Ya he reconocido que pasé miedo y que fue una acción muy poco heroica por nuestra parte; pero como digo eso también digo que luego, cuando hubo que dar la cara, nos comportamos como auténticos soldados. No fuimos héroes. Luchábamos por nuestra patria, por nuestros compañeros o simplemente por salvar la vida; cada uno tendría sus motivaciones. Dejados de la mano de Dios. Desatendidos, con armas que eran más peligrosas para nosotros que para el enemigo. Muertos de hambre y de sed, comidos por las pulgas. Con más pinta de pordioseros que de soldados. Sin embargo y pese a todo, ahí estuvimos cuando hizo falta. Muchos compañeros no volvieron. Ellos, quizás, sí fueron los verdaderos héroes.

Continuó con la narración: Volvimos al cuartel con el rabo entre las piernas. Poco después, una compañía del IV Tabor fue destinada a Tiugsá como refuerzo de la zona, y una de sus secciones destacada como guarnición a aquella fortaleza en ruinas. Luego, entre los días 24 y 25 de noviembre, fue tomada de nuevo por los rebeldes, causando muertos, heridos y desaparecidos.

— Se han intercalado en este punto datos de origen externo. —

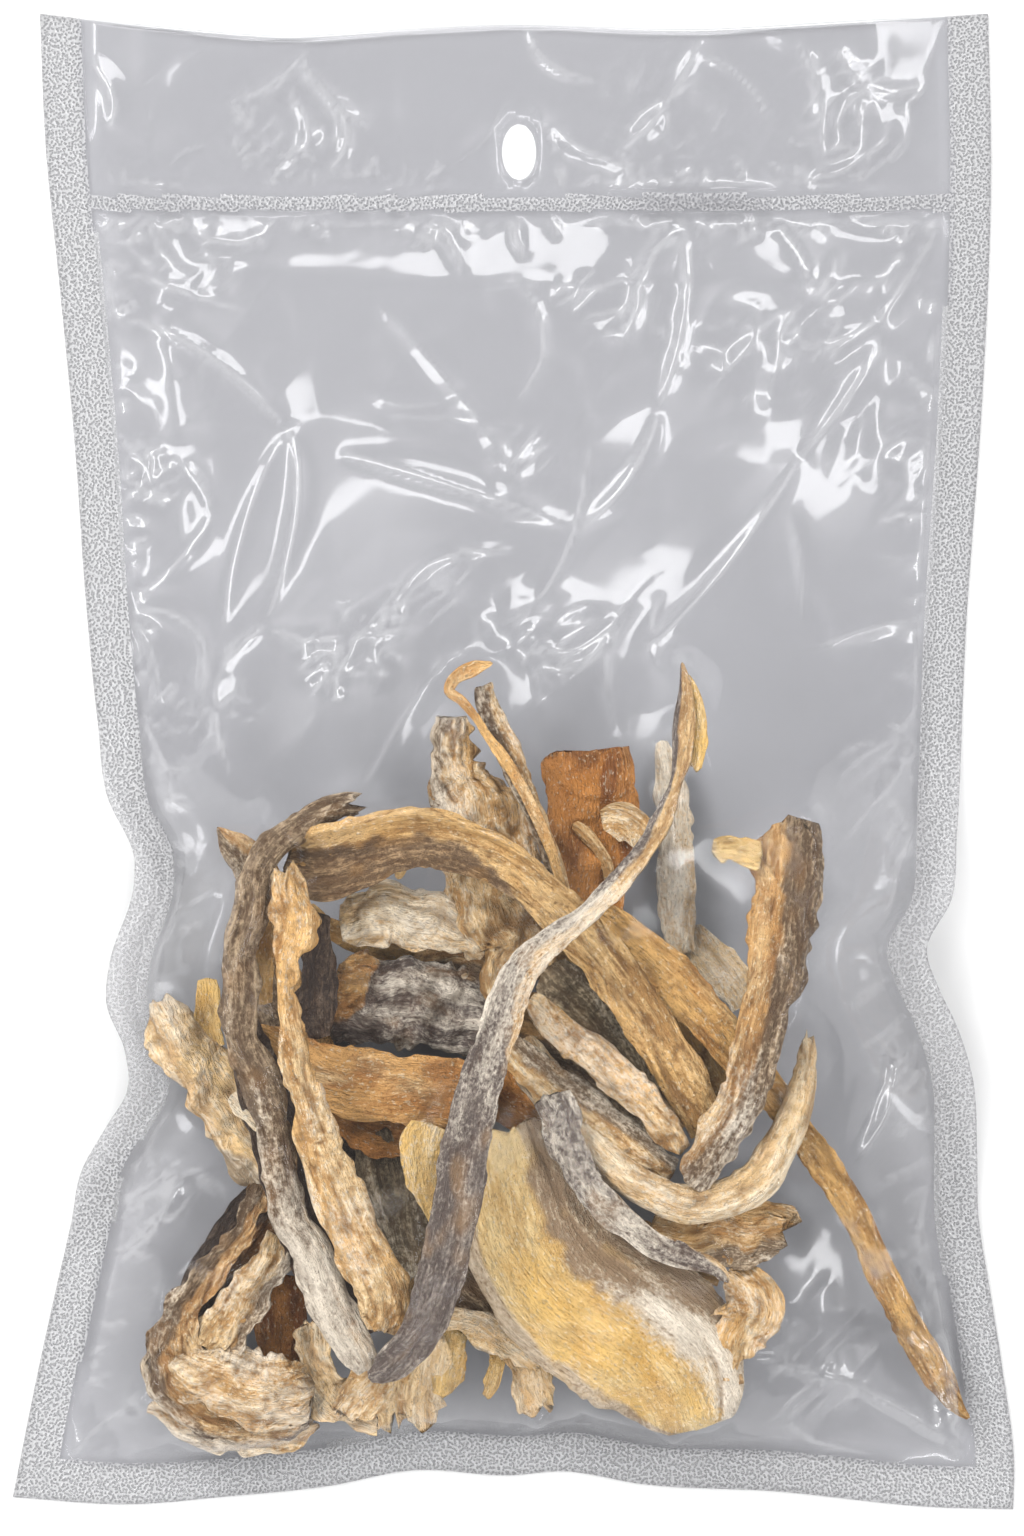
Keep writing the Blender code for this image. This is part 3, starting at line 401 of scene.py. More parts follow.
SMALL_PIECES = {
    "diagonal_leaf": dict(
        look="yellow", thick=0.9, curl=0.3, wrinkle=0.25, ragged=0.6, torn=(0, 3), seed=149,
        amber=(0.3, 0.4, 0.55, 0.5),
        points=(
            (34.6, 17.5, 33.2, 0.4), (36.0, 12.3, 34, 2.0), (36.5, 6.3, 34.5, 2.4), (36.3, 1.3, 35, 2.4),
            (35.2, -3.2, 35.5, 1.6),
        ),
    ),
    "upright_tab": dict(
        look="yellow", thick=1.2, curl=0.25, wrinkle=0.35, ragged=0.8, torn=(3, 1), seed=151,
        amber=(0.2, 0.3, 0.4),
        points=(
            (38.9, -18.1, 31, 1.8), (42.7, -17.7, 32, 2.7), (46.7, -18.2, 33, 2.9),
            (50.2, -18.7, 33.5, 3.2),
        ),
    ),
    "patch_fold": dict(
        look="cream", thick=1.0, curl=0.5, wrinkle=0.3, ragged=0.4, seed=157, salt=0.4,
        points=(
            (17.5, -11.7, 20.5, 1.5), (20.7, -11.3, 21.5, 3.4), (24.3, -13.2, 21.5, 3.6),
            (26.1, -16.7, 21, 1.6),
        ),
    ),
    "patch_curl": dict(
        look="cream", thick=1.6, curl=-0.4, wrinkle=0.35, ragged=0.4, seed=163, amber=0.3,
        points=(
            (11.7, -12.5, 20, 0.9), (14.3, -14.3, 21, 1.4), (16.9, -17.3, 21.5, 1.2),
            (18.7, -21.3, 21.5, 1.3), (19.1, -24.5, 21, 0.8),
        ),
    ),
    "pale_column": dict(
        look="pale", thick=2.0, curl=-0.2, wrinkle=0.4, ragged=0.6, seed=167, salt=(0.6, 0.7, 0.7, 0.6),
        points=(
            (29.5, 4.3, 5.5, 1.4), (31.3, -3.7, 6, 2.9), (31.9, -12.7, 6.5, 3.3), (32.3, -21.7, 7, 3.6),
            (32.7, -30.7, 8, 3.8), (33.5, -38.7, 9, 3),
        ),
    ),
    "pale_triangle": dict(
        look="pale", thick=1.6, curl=0.1, wrinkle=0.4, ragged=0.8, seed=173, amber=0.2, salt=0.5,
        points=(
            (35.9, -32.7, 6, 1.2), (38.1, -37.2, 6.5, 4.2), (42.3, -42.7, 7, 4.6), (46.7, -48.7, 8, 3),
        ),
    ),
    "cream_lump": dict(
        look="pale", thick=4.0, curl=-0.3, wrinkle=0.7, crumple=2.0, ragged=1.2, seed=179,
        amber=(0.2, 0.15, 0.2), salt=0.45, crumb=0.6,
        points=(
            (-34.7, -31.7, 23, 3.5), (-29.7, -31.2, 24, 5.4), (-23.7, -30.7, 24.5, 5.8),
            (-16.7, -32.2, 24.5, 6), (-10.7, -34.7, 23, 5), (-5.7, -37.7, 21, 3),
        ),
    ),
    "tan_crosspiece": dict(
        look="tan", thick=2.0, curl=0.2, wrinkle=0.5, ragged=0.5, seed=181, amber=(0.5, 0.4, 0.5),
        points=(
            (-41.7, -29.7, 14, 1.8), (-36.7, -33.1, 14, 2.2), (-28.7, -36.3, 13.5, 2.3),
            (-19.7, -38.1, 13, 2.2), (-10.7, -38.7, 13, 2.2), (-3.7, -40.7, 13, 1.8),
        ),
    ),
    "brown_crosspiece": dict(
        look="brown", thick=2.4, curl=-0.2, wrinkle=0.6, crumple=0.9, ragged=0.7, seed=191,
        amber=(0.6, 0.5, 0.4), skin=(1, 0.0, 0.3, 0.6),
        points=(
            (-22.7, -40.7, 16, 2.4), (-16.7, -41.2, 16.5, 3.8), (-10.7, -40.9, 17, 4.2),
            (-5.2, -43.7, 17, 4.4), (-2.7, -49.7, 17, 4),
        ),
    ),
    "dark_leaf": dict(
        look="dark", thick=1.8, curl=0.15, wrinkle=0.4, ragged=0.9, torn=(2, 2), seed=193,
        skin=(1, 1.4, 1.4, 1.4),
        points=(
            (-39.7, -29.7, 25, 1.6), (-38.9, -34.7, 25, 3.4), (-39.5, -41.7, 24.5, 3.9),
            (-39.7, -48.7, 24, 3.8), (-39.3, -55.7, 23, 2.6),
        ),
    ),
    "amber_sliver": dict(
        look="tan", thick=1.4, curl=0.2, wrinkle=0.3, ragged=0.4, seed=197, amber=(0.9, 1.0, 0.9),
        points=(
            (-49.3, -27.7, 29, 1.6), (-49.7, -34.7, 29, 2.6), (-50.2, -41.7, 28.5, 2.4),
            (-49.9, -48.7, 28, 1.6),
        ),
    ),
    "brown_tip": dict(
        look="brown", thick=2.0, curl=0.3, wrinkle=0.5, ragged=0.4, seed=199, skin=(1, -0.2, 0.3, 0.6),
        amber=(0.4, 0.2, 0.1), salt=(0.1, 0.4, 0.3),
        points=(
            (-59.3, -13.1, 20, 0.3), (-56.4, -16.2, 21, 2.4), (-52.9, -20.3, 22, 3.9),
            (-49.7, -25.7, 22, 4.2), (-47.7, -31.7, 22, 3),
        ),
    ),
    "tiny_drop": dict(
        look="tan", thick=1.0, curl=0.3, wrinkle=0.2, ragged=0.2, seed=211, amber=0.4,
        points=((-22.9, -19.7, 25, 0.7), (-22.7, -21.5, 25, 1.3), (-23.1, -23.6, 25, 0.5)),
    ),
    "left_tab": dict(
        look="yellow", thick=1.6, curl=0.2, wrinkle=0.4, ragged=0.6, seed=223, amber=(0.4, 0.5, 0.4),
        points=(
            (-61.4, -43.2, 14, 1.8), (-61.2, -48.0, 14, 2.9), (-61.0, -53.0, 14, 3.0),
            (-59.7, -57.7, 14, 2.2),
        ),
    ),
    "left_flap": dict(
        look="pale", thick=1.0, curl=0.3, wrinkle=0.3, ragged=0.8, seed=227, salt=0.3,
        points=(
            (-56.7, -66.7, 22, 1.2), (-54.2, -69.2, 23, 2.4), (-51.2, -71.7, 24, 2.4),
            (-48.7, -74.2, 25, 1.4),
        ),
    ),
    "yellow_tab": dict(
        look="yellow", thick=1.8, curl=0.1, wrinkle=0.3, ragged=0.5, seed=229, amber=(0.2, 0.3), salt=0.3,
        points=(
            (-16.7, -72.3, 31, 3.6), (-17.9, -76.5, 31.5, 4.7), (-17.5, -83.0, 31, 4.0),
            (-16.1, -89.7, 30.5, 2.6), (-15.1, -94.7, 30, 1),
        ),
    ),
    "end_frill": dict(
        look="cream", thick=1.2, curl=0.2, wrinkle=0.5, crumple=1.8, ruffle=(2.4, 5), ragged=1.6,
        torn=(2, 3), seed=233, amber=(0.3, 0.3, 0.4), salt=(0.4, 0.3, 0.3),
        points=(
            (41.7, -102.2, 26, 2.6, 3.5), (46.0, -104.7, 26, 4.6, 5.5), (47.8, -109.7, 25, 4.8, 6.0),
            (45.6, -115.7, 24, 4.4, 4.5), (44.4, -121.7, 22.5, 2.6, 2.6), (43.7, -126.2, 21.5, 1, 1),
        ),
    ),
    "ragged_brown": dict(
        look="cream", thick=1.6, curl=0.15, wrinkle=0.6, crumple=2.2, ragged=1.8, torn=(2, 7), seed=239,
        skin=(1, -0.9, -0.6, -0.4, -0.2), salt=(0.1, 0.2, 0.3), amber=(0.4, 0.4, 0.3), crumb=0.4,
        points=(
            (27.7, -92.7, 26, 3.2), (34.7, -94.2, 26.5, 4.8), (42.7, -93.7, 26.5, 6.0),
            (49.7, -93.7, 26, 6.6), (54.9, -94.2, 25, 5.8), (57.5, -94.7, 24, 2),
        ),
    ),
    "amber_under": dict(
        look="amber", thick=2.4, curl=-0.2, wrinkle=0.6, crumple=1.2, ragged=0.7, seed=241,
        amber=(0.6, 0.7, 0.7, 0.6),
        points=(
            (-8.7, -58.7, 16, 3), (-3.7, -63.7, 16, 5), (1.3, -68.7, 16, 5.4), (6.3, -73.7, 16, 4.6),
            (9.7, -78.2, 16, 3),
        ),
    ),
    "tan_under_right": dict(
        look="tan", thick=2.4, curl=-0.2, wrinkle=0.5, ragged=0.5, seed=251, amber=(0.5, 0.5, 0.5, 0.4),
        points=(
            (32.3, -48.2, 18, 1.2), (34.3, -52.7, 18, 2.8), (37.3, -58.7, 17.5, 3.6),
            (41.3, -65.7, 17, 3.8), (45.3, -73.7, 16, 3.2),
        ),
    ),
    "amber_cavity": dict(
        look="amber", thick=2.0, curl=0.3, wrinkle=0.4, crumple=0.8, ragged=0.6, seed=257,
        amber=(0.8, 0.9, 0.8),
        points=(
            (-45.7, -102.7, 8.5, 3.6), (-45.9, -108.7, 8.5, 5.0), (-46.2, -114.7, 8.5, 5.2),
            (-46.7, -120.7, 8.5, 4),
        ),
    ),
    "bottom_frill": dict(
        look="pale", thick=1.2, curl=0.2, wrinkle=0.5, crumple=1.8, ruffle=(1.8, 6), ragged=1.2,
        torn=(3, 2), seed=263, salt=(0.2, 0.3, 0.1), amber=(0.2, 0.25, 0.4),
        points=(
            (-41.5, -110.5, 15, 2.6), (-40.0, -117.5, 14, 3.4), (-38.6, -123.5, 13, 4.0),
            (-35.0, -128.2, 12, 4.4), (-30.0, -130.5, 12, 3.8), (-26.0, -130.5, 12, 1.5),
        ),
    ),
    "petal_left": dict(
        look="cream", thick=1.0, curl=0.3, wrinkle=0.4, crumple=1.2, ruffle=(1.2, 5), ragged=1.0,
        torn=(1, 4), seed=359, salt=0.3, amber=(0.1, 0.2, 0.3),
        points=(
            (-24.0, -119.5, 16, 3.2), (-28.5, -124.7, 15, 4.6), (-32.0, -129.0, 13.5, 4.4),
            (-34.0, -133.0, 12, 2.0),
        ),
    ),
    "petal_middle": dict(
        look="cream", thick=0.9, curl=0.35, wrinkle=0.35, crumple=1.2, ruffle=(1.4, 5), ragged=1.2,
        torn=(1, 5), seed=367, salt=0.2, amber=(0.2, 0.3, 0.2),
        points=(
            (-20.5, -116.5, 15, 3.0), (-23.2, -123.5, 14.5, 4.4), (-24.2, -129.0, 13, 4.2),
            (-23.6, -134.5, 11.5, 1.6),
        ),
    ),
    "petal_right": dict(
        look="pale", thick=0.9, curl=0.3, wrinkle=0.35, crumple=1.4, ruffle=(1.6, 5), ragged=1.2,
        torn=(1, 5), seed=373, salt=0.2, amber=(0.3, 0.3, 0.3),
        points=(
            (-16.0, -113.0, 16, 3.2), (-17.6, -120.5, 15.5, 4.2), (-18.2, -127.0, 14, 3.8),
            (-17.4, -134.5, 12, 1.2),
        ),
    ),
    "petal_curl": dict(
        look="yellow", thick=0.9, curl=-0.4, wrinkle=0.35, crumple=0.9, ragged=0.9, torn=(1, 3), seed=379,
        salt=0.1, amber=(0.4, 0.5, 0.4),
        points=(
            (-12.0, -113.0, 16.5, 2.4), (-13.0, -119.0, 16, 3.4), (-14.2, -124.5, 15, 2.6),
            (-14.8, -128.5, 13.5, 0.8),
        ),
    ),
    "frill_tail": dict(
        look="pale", thick=1.2, curl=-0.3, wrinkle=0.45, crumple=1.2, ruffle=(1.6, 6), ragged=1.0,
        torn=(2, 2), seed=269, salt=(0.2, 0.3), amber=(0.3, 0.4, 0.5),
        points=(
            (-15.0, -110.7, 17.5, 2.4), (-8.7, -112.4, 18, 3.4), (-2.7, -115.7, 18, 3.2),
            (2.5, -119.2, 17, 2.6), (5.7, -121.7, 16, 1.0),
        ),
    ),
    "tail_petal": dict(
        look="pale", thick=0.9, curl=0.3, wrinkle=0.4, crumple=1.2, ruffle=(1.4, 5), ragged=1.2,
        torn=(1, 4), seed=383, salt=0.1, amber=(0.5, 0.4, 0.5),
        points=(
            (0.5, -116.0, 15, 3.4), (3.6, -122.0, 14.5, 4.2), (5.2, -127.5, 13.5, 3.8),
            (6.6, -132.0, 12.5, 2.0),
        ),
    ),
    "tail_curl": dict(
        look="yellow", thick=0.8, curl=0.4, wrinkle=0.3, crumple=0.6, ragged=0.6, torn=(0, 2), seed=389,
        amber=0.5,
        points=(
            (-6.2, -114.5, 14.5, 1.4), (-3.4, -119.0, 14, 2.0), (-4.4, -124.0, 13.5, 1.6),
            (-6.2, -128.0, 13, 0.6),
        ),
    ),
}

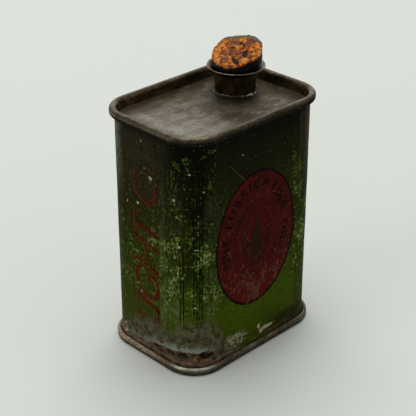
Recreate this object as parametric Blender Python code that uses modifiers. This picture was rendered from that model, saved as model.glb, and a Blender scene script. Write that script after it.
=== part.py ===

Recientemente, en un viaje que hice a Ifni junto a mi esposa, el guía nos dijo que nos iba a llevar a ver una fortaleza «francesa» donde, según él, están enterrados los cuerpos de sesenta soldados franceses (no lo puedo asegurar). Eso me despistó. En un todoterreno nos condujo hasta ella y, al llegar, comprobé que era la misma donde ocurrieron los hechos que acabo de narrar. Al principio no la reconocí, pues estaba bastante restaurada y al cuidado de una ciudadana francesa (quizás por eso el guía pensaba que la fortaleza era francesa, no portuguesa), pero enseguida me di cuenta de que era la misma. Aún conservaba los nidos de ametralladora desde los que nos dispararon. Cincuenta años después, por fin y en tiempo de paz, con la ayuda de mi esposa, pude «tomar» la fortaleza de Tamucha.